Well, 16x16 is not a big deal. I don't think that it's worth trying to optimize it because of the results of the Microchip App. Note:
http://ww1.microchip.com/downloads/en/AppNotes/00852a.pdf
Their test results with 16 bit IIR and 8 bit FIR coefficients show that at 8kHz of 10 bit ADC uses ~ 2.5MIPS of the 10 MIPS available - which is 1/4. I'm assuming that they spent some effort optimizing it, even if it's not the best optimisation.
That's probably fair for that platform. Their inner loop looks awfully long. I don't know if that's a PIC thing. Possibly; it's an ancient instruction set, and pretty sparse, most ponderously so on registers.
The pile of registers on the AVR lets it plow through DSP stuff like this -- set up all your coefficients and operands, and just chug chug chug away. If register values need to be protected, push/pop goes outside the loop, around the function, so they only cost constant time. The fewer memory sources you have to read/write during the loop, the better; and if they can be accessed with sequentially indexed addressing, all the more (e.g., reading samples or coefficients from a linear buffer).
Most any modern CPU should perform as well or better. At a glance, dsPIC and MSP430 (assuming hardware multiply is included) are probably a few times better than AVR at this task, and PIC32 (MIPS core) and ARM anything (Cortex M0 on up) even better still (wider operands, especially handy for higher precision; more addressing modes; higher clock rates, and in the even faster ones, pipelines and cache).
Or a DSP architecture, but that would be serious overkill for such simple filtering. Setting up the data flows might well be more overhead for such a simple problem on those.
So 10 bits by 16 bits will rarely spread to more than 24 bits. But what if I have to multiply 24 bits ADC data by 16 bits coefficients. If I use fixed point that would give me 48 bit result which I can later round to 24 bits again. Also the MCU time for doing that would be a lot more. Also you said that IIR is a lot sensitive to rounding.
Total number of (possibly required) bits in the product is always the sum of bits in the operands, but 10b x 16b with real signal data probably won't miss the two bit truncation (but you will still need to carry them through, otherwise that would be equivalent to truncating one or the other operand directly, which wouldn't be nice).
For a fixed size hardware multiplier (i.e., 8x8 or 16x16 or whatever), more bits takes O(N^2) operations, so if you're doing 24 or 48 bit MACs, it can get very attractive to use a more powerful instruction set.
IIR is very sensitive, but that's one place where simulation can help. Occasionally, you can play around with the bits, and round it to a convenient number, that happens to give a stable result, but at a slightly different cutoff frequency, or Q factor, or gain. This can be solved before hand, and the compensating gain term can be calculated.

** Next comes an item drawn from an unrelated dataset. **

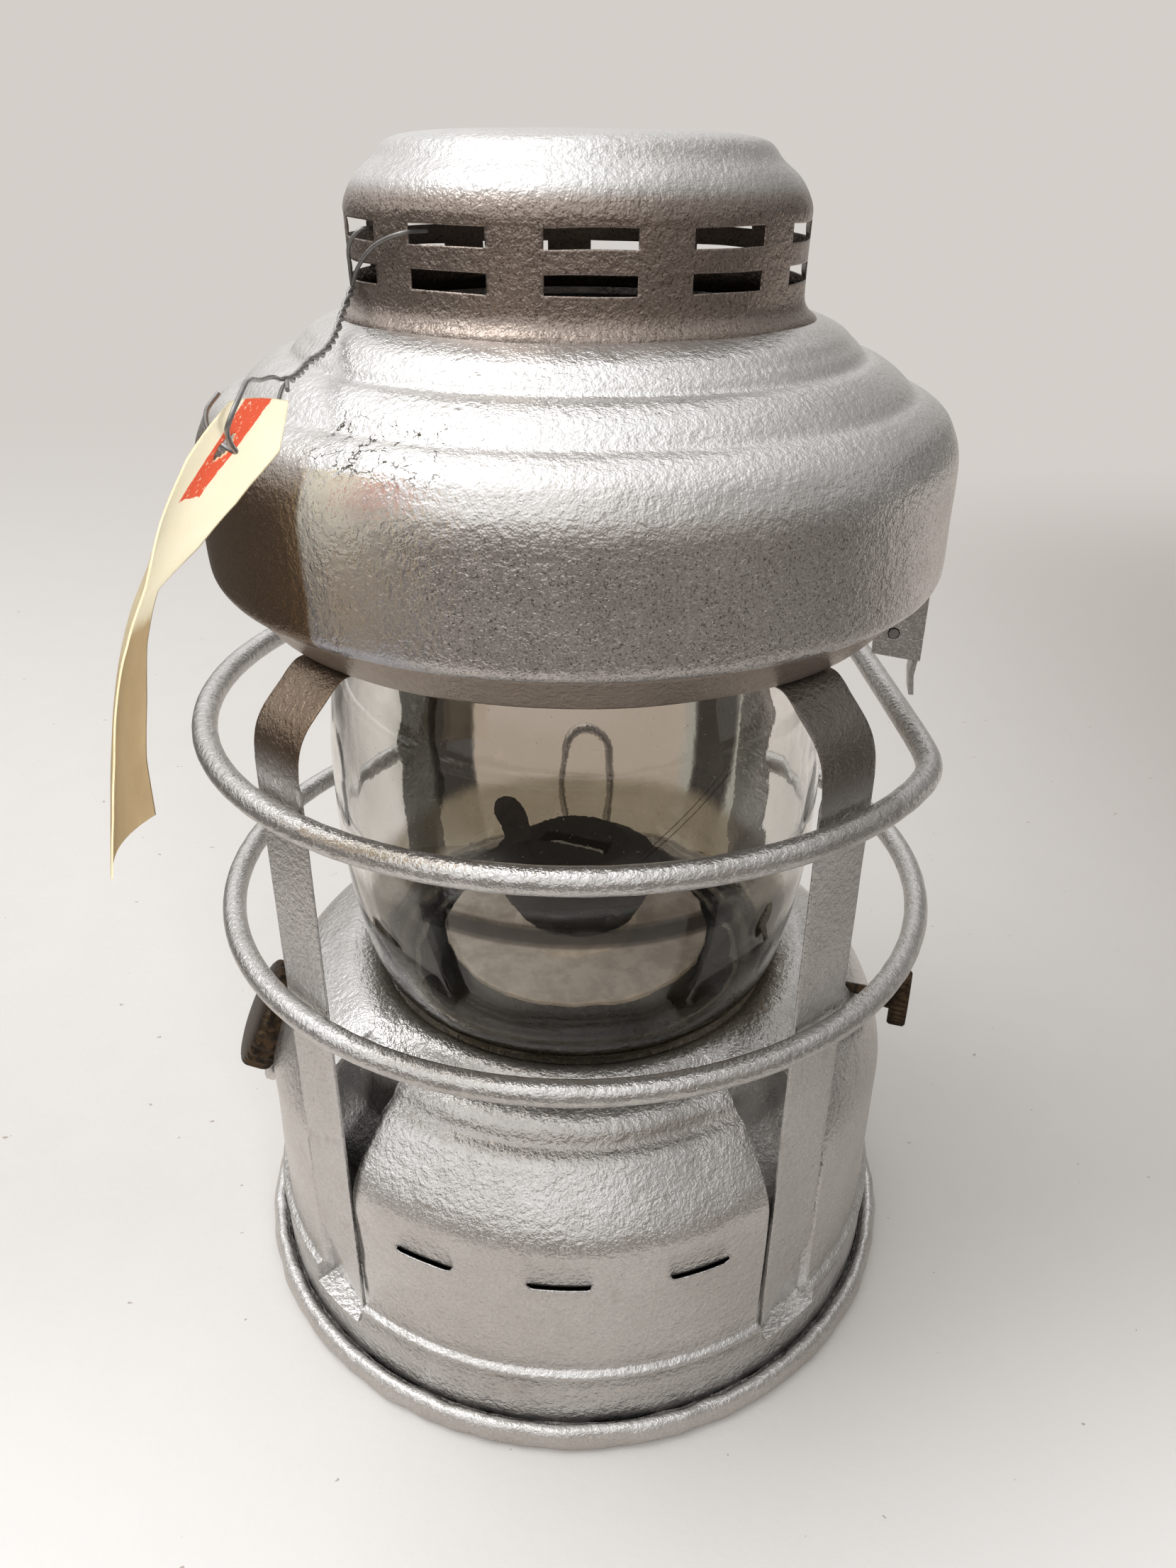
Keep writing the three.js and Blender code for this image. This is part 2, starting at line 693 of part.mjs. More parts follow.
function buildBurner() {
  const seatFoot = tankTop + clearance;
  const seatTop = seatFoot + burnerSeatHeight;
  add(lantern, 'burner_seat', tube(burnerSeatRadius, burnerBore, seatFoot, seatTop, smallSides), dullBrass());

  const thread = burnerBore - clearance;
  const plateUnder = burnerPlateHeight - burnerPlateRim;
  const cupFoot = seatTop + clearance;
  const tubeClear = wickWidth / 2 + wickTubeWall + clearance * 2;
  const cup = revolve([
    [tubeClear, tankTop - sheet], [thread, tankTop - sheet], [thread, cupFoot], [burnerCupRadius, cupFoot + sheet],
    [burnerCupRadius, plateUnder - clearance], [burnerCupRadius - sheet, plateUnder - clearance],
    [burnerCupRadius - sheet, cupFoot + sheet * 2], [tubeClear, cupFoot + sheet],
  ], smallSides);
  const shaftHole = onWinder(rod(winderShaft / 2 + clearance, -burnerCupRadius - overrun,
    burnerCupRadius + overrun, tinySides));
  add(lantern, 'burner_cup', cut(cup, shaftHole), dullBrass());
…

Much the same as selecting rounded component values for the analog filter, but those are much more stable, so it's a lot easier (since the poles lie on the complex plane -- instead of poles inside the unit circle, a much tighter margin).
Point being, if you calculate a filter that requires, say, 18 bit coefficients for stability, but you get lucky and find a set of coefficients that end in two zeroes, you can truncate those to 16 bits, and save a whole bunch of calculations on an 8/16 bit platform!
I could spent a lot of efforts of doing optimized assembly code for the filters, but that'll probably not stabilize the ADC input. With second order IIR I was able to get stable 500.000 mV reading (LS digit playing +-2) at cut off frequency <1Hz (not sure about the exact numbers). The display wasn't updating fast enough. It took seconds to get into 1% reading.
Well... yeah, that's exactly what a filter should do. If you want an aggravatingly slow update, you can filter the piss out of it, and get one really stable number. It might not even be as accurate as it is stable (i.e., you're stretching it out to way more bits than the ADC is even worth), but that's certainly something that can be done.
If you want something nice and responsive, an IIR with rapid settling, or an FIR, or a combination of both, would do well. The IIR, of course, must be calculated in much the same way that you'd calculate an analog filter with rapid settling -- i.e., minimal overshoot and phase delay: a Bessel filter. (The FIR can simply be a "hump" of any suitable shape -- a windowed piece of sin(x), Gaussian, actually sampled Bessel impulse response, etc. But to get comparable performance, it will have to be long.)
There are still other possibilities. If you want a periodic update, where each frame evaluates exactly the data in the proceeding frame duration, then you can just accumulate for a long time, then when it comes time to spit that out to the display, divide by the number of samples and correct for gain and whatnot. The output sample rate is therefore the frame rate, which is less than the input sample rate -- a decimation process. An impulse read during a frame will only show up after that same frame, so the impulse response is finite (= FIR). This is what almost all DMMs perform, whether through analog (multi-slope integration) or digital means.